* WHAT TO PRODUCE *
Within the data that follows, set down exactly the lines from the one containing "sits on the shank's axis" through the one containing "before = set(bpy.data.objects)", both ends included.

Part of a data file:
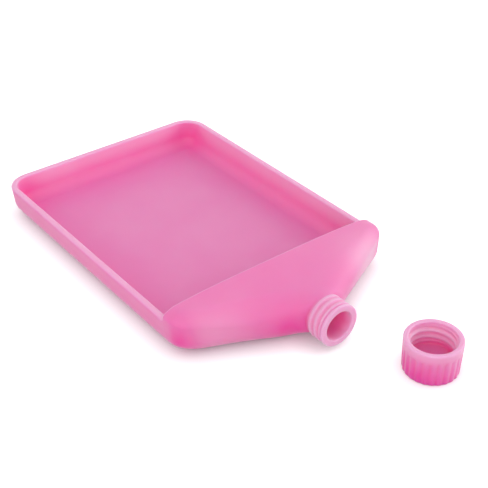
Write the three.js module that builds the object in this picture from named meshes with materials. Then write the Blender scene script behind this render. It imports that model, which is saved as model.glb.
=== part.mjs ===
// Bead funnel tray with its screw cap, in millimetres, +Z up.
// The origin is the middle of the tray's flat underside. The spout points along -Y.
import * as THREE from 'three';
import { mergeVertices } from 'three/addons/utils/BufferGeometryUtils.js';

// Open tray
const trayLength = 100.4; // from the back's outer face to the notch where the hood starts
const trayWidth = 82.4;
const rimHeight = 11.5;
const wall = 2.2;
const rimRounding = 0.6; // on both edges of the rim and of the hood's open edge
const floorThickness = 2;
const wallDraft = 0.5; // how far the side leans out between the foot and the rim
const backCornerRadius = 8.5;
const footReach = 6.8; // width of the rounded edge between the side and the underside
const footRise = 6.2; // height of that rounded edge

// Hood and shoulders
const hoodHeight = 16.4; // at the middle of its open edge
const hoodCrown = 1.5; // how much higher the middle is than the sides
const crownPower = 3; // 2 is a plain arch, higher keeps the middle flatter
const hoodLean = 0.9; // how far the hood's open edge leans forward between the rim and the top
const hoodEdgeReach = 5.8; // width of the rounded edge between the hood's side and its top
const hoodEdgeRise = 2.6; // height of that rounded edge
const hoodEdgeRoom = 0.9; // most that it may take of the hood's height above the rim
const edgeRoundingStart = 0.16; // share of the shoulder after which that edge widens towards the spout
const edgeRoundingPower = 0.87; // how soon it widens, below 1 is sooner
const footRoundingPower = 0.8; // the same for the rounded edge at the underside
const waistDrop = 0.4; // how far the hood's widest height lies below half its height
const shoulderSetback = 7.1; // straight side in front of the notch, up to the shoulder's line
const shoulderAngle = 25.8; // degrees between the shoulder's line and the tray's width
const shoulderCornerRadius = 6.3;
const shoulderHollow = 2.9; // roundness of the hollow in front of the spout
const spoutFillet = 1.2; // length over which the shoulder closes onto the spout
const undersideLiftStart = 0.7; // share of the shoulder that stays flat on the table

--

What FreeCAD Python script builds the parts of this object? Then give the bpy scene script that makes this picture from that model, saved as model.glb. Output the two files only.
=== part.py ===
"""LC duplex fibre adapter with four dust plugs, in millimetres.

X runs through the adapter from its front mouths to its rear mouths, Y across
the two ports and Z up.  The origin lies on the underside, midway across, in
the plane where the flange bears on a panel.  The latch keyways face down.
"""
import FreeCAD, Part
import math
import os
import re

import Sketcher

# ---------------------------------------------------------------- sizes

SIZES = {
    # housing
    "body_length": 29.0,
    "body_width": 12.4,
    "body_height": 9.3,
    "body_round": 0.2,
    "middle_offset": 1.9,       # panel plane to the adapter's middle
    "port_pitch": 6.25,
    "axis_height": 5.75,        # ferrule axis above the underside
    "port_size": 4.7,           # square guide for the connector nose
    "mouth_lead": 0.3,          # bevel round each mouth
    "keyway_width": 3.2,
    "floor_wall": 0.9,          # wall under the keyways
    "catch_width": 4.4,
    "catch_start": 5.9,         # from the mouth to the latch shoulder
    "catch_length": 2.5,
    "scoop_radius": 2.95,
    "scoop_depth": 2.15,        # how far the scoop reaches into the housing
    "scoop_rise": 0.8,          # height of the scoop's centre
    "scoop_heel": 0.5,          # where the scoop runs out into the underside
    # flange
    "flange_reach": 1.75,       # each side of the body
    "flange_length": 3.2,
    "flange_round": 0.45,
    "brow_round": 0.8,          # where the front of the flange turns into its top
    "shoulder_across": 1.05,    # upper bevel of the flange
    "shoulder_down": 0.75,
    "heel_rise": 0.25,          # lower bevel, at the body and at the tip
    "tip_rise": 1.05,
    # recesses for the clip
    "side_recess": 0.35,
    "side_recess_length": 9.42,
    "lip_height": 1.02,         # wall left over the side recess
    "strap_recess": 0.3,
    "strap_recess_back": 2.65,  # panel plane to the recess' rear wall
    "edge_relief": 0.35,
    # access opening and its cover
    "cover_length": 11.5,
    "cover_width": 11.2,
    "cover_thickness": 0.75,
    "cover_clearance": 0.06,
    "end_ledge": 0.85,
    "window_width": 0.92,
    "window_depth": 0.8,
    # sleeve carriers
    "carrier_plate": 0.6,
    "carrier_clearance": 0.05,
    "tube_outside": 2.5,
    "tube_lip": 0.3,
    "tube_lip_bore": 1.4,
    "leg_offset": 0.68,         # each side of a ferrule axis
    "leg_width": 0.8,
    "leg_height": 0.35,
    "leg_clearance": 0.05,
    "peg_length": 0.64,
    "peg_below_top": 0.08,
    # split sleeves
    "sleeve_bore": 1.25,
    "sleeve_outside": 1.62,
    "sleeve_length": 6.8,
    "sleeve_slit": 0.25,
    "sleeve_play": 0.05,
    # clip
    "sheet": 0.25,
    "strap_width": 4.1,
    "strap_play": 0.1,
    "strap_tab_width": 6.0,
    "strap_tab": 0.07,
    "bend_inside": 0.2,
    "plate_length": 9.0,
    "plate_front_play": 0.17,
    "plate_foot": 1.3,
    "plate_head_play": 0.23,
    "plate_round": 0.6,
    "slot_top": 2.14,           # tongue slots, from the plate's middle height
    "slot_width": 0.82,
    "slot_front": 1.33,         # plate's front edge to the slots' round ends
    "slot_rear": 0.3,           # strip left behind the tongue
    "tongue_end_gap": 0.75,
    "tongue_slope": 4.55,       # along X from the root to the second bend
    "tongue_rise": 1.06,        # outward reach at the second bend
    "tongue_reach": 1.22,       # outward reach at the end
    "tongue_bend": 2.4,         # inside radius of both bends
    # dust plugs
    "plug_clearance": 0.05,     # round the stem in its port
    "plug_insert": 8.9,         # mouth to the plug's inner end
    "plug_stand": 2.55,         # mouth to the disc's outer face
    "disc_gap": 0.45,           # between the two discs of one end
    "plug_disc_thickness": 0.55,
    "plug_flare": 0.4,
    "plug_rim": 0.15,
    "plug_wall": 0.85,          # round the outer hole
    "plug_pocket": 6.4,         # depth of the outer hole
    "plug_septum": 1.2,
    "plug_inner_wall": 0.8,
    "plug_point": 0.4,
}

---

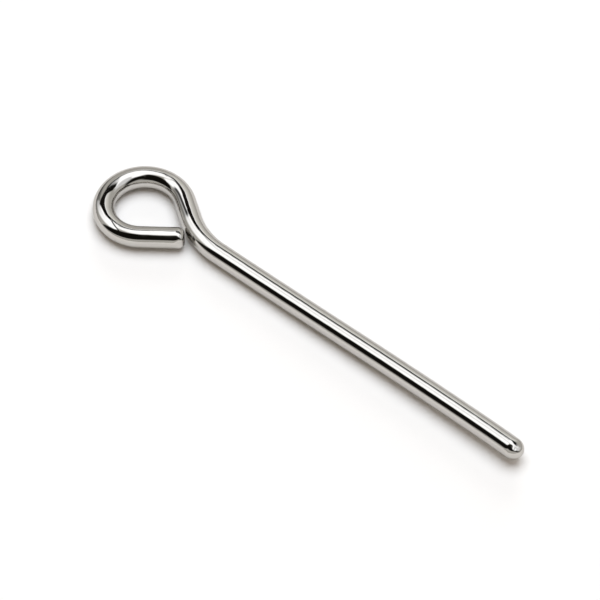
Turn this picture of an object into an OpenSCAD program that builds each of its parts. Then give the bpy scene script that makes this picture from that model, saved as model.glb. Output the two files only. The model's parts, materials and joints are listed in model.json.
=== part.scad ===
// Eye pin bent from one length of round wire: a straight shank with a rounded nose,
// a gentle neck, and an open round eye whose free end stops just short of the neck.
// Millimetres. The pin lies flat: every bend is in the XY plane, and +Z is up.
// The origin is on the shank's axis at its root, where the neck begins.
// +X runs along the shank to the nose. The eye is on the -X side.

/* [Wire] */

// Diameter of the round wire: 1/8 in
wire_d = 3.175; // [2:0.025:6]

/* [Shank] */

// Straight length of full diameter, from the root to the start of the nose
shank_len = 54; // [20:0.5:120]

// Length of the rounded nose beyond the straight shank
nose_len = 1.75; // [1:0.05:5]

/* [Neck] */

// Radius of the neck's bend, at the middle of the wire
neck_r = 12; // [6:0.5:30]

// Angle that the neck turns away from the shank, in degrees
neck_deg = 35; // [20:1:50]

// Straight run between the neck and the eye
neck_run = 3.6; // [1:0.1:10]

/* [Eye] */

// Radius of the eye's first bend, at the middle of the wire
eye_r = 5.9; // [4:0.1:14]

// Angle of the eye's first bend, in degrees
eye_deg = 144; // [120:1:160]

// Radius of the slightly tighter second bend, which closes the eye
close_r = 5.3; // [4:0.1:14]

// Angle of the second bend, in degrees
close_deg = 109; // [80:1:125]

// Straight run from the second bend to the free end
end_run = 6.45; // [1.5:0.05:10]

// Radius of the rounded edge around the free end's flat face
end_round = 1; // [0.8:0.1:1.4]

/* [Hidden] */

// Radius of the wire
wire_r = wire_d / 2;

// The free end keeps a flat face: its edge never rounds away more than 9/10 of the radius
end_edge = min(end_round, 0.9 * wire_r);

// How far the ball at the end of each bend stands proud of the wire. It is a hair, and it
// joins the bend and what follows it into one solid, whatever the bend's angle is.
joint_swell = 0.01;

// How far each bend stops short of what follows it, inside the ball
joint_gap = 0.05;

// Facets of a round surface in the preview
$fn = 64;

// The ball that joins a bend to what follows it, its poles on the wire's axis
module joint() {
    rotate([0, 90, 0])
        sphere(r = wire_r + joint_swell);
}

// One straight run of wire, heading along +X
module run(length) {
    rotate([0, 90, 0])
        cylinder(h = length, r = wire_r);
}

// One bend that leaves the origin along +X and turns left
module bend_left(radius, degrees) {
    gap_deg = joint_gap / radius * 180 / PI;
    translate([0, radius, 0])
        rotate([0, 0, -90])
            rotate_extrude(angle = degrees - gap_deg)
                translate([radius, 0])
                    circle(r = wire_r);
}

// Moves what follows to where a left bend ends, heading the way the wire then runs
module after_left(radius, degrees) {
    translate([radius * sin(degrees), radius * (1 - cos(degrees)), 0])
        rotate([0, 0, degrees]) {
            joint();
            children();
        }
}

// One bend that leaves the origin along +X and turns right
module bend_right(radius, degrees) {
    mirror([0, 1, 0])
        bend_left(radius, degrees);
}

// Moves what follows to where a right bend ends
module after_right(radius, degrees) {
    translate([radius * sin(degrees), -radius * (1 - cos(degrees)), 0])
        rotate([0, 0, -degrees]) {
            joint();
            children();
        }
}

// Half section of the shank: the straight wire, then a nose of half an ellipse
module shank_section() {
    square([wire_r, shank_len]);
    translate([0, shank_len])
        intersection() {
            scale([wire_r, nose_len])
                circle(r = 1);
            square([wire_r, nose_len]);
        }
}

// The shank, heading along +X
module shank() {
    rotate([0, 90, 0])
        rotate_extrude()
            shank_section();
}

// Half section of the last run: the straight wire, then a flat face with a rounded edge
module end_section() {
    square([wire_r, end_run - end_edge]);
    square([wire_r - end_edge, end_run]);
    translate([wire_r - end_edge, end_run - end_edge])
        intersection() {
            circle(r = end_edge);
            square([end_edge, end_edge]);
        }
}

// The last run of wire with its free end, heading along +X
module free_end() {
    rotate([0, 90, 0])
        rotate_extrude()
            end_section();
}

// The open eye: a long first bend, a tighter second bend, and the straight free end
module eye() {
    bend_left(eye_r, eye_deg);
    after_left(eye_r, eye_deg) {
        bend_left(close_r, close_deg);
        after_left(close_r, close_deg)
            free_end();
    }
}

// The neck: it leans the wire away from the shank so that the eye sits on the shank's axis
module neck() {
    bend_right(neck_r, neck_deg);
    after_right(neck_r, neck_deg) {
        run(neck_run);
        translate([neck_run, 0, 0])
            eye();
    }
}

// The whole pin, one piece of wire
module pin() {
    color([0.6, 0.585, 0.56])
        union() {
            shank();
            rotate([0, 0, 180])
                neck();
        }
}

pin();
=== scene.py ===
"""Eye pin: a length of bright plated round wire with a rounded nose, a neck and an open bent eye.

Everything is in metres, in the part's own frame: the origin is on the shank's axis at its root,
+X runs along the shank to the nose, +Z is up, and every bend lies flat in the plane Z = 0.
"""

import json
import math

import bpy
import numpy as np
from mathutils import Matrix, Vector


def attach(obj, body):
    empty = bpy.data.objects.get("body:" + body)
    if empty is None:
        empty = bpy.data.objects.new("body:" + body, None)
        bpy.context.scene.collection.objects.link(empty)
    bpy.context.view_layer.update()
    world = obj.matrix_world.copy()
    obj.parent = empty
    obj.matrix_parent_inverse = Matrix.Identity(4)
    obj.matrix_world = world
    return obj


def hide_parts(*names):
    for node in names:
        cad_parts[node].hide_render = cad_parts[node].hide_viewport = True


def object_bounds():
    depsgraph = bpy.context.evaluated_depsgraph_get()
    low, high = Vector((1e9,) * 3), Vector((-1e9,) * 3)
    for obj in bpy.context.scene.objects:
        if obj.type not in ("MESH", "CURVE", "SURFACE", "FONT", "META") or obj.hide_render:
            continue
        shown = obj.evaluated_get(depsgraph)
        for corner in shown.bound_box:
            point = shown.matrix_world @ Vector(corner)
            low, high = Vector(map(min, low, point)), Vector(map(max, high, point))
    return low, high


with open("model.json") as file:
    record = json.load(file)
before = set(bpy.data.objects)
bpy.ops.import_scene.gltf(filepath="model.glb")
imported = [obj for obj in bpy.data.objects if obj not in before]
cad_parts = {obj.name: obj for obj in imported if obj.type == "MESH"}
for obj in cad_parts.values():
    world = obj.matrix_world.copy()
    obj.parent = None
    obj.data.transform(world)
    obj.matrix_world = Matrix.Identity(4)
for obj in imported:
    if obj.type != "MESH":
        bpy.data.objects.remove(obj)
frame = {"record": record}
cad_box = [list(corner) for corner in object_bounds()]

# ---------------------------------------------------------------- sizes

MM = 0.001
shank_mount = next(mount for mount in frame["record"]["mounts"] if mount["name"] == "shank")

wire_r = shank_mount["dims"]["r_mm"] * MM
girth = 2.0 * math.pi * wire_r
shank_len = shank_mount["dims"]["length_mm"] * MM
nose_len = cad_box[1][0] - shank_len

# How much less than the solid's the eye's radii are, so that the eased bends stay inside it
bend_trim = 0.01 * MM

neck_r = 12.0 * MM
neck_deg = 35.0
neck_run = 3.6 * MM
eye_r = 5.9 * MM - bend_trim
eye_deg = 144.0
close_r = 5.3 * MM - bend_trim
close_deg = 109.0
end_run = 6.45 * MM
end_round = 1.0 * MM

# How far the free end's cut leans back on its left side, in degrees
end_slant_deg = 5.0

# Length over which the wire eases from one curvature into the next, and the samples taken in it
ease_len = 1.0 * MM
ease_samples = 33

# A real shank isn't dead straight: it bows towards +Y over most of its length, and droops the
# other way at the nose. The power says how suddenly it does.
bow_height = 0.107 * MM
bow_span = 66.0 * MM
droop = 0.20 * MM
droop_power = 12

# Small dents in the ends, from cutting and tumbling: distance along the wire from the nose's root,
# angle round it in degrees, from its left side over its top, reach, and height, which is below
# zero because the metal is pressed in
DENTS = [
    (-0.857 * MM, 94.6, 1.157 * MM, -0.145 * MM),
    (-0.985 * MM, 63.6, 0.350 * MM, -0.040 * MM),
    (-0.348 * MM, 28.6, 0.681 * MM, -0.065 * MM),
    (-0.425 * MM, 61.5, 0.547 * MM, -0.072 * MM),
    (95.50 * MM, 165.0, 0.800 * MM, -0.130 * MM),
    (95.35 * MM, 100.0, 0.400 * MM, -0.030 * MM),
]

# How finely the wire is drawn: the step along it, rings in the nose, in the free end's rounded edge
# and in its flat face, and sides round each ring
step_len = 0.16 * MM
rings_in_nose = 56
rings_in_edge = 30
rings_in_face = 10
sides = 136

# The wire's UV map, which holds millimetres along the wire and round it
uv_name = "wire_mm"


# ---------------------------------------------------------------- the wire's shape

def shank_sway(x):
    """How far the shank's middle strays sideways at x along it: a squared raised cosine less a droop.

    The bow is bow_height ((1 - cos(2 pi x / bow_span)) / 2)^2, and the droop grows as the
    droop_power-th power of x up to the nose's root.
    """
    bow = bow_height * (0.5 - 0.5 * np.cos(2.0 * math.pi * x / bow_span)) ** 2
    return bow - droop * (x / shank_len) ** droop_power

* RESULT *
// The neck: it leans the wire away from the shank so that the eye sits on the shank's axis
module neck() {
    bend_right(neck_r, neck_deg);
    after_right(neck_r, neck_deg) {
        run(neck_run);
        translate([neck_run, 0, 0])
            eye();
    }
}

// The whole pin, one piece of wire
module pin() {
    color([0.6, 0.585, 0.56])
        union() {
            shank();
            rotate([0, 0, 180])
                neck();
        }
}

pin();
=== scene.py ===
"""Eye pin: a length of bright plated round wire with a rounded nose, a neck and an open bent eye.

Everything is in metres, in the part's own frame: the origin is on the shank's axis at its root,
+X runs along the shank to the nose, +Z is up, and every bend lies flat in the plane Z = 0.
"""

import json
import math

import bpy
import numpy as np
from mathutils import Matrix, Vector


def attach(obj, body):
    empty = bpy.data.objects.get("body:" + body)
    if empty is None:
        empty = bpy.data.objects.new("body:" + body, None)
        bpy.context.scene.collection.objects.link(empty)
    bpy.context.view_layer.update()
    world = obj.matrix_world.copy()
    obj.parent = empty
    obj.matrix_parent_inverse = Matrix.Identity(4)
    obj.matrix_world = world
    return obj


def hide_parts(*names):
    for node in names:
        cad_parts[node].hide_render = cad_parts[node].hide_viewport = True


def object_bounds():
    depsgraph = bpy.context.evaluated_depsgraph_get()
    low, high = Vector((1e9,) * 3), Vector((-1e9,) * 3)
    for obj in bpy.context.scene.objects:
        if obj.type not in ("MESH", "CURVE", "SURFACE", "FONT", "META") or obj.hide_render:
            continue
        shown = obj.evaluated_get(depsgraph)
        for corner in shown.bound_box:
            point = shown.matrix_world @ Vector(corner)
            low, high = Vector(map(min, low, point)), Vector(map(max, high, point))
    return low, high


with open("model.json") as file:
    record = json.load(file)
before = set(bpy.data.objects)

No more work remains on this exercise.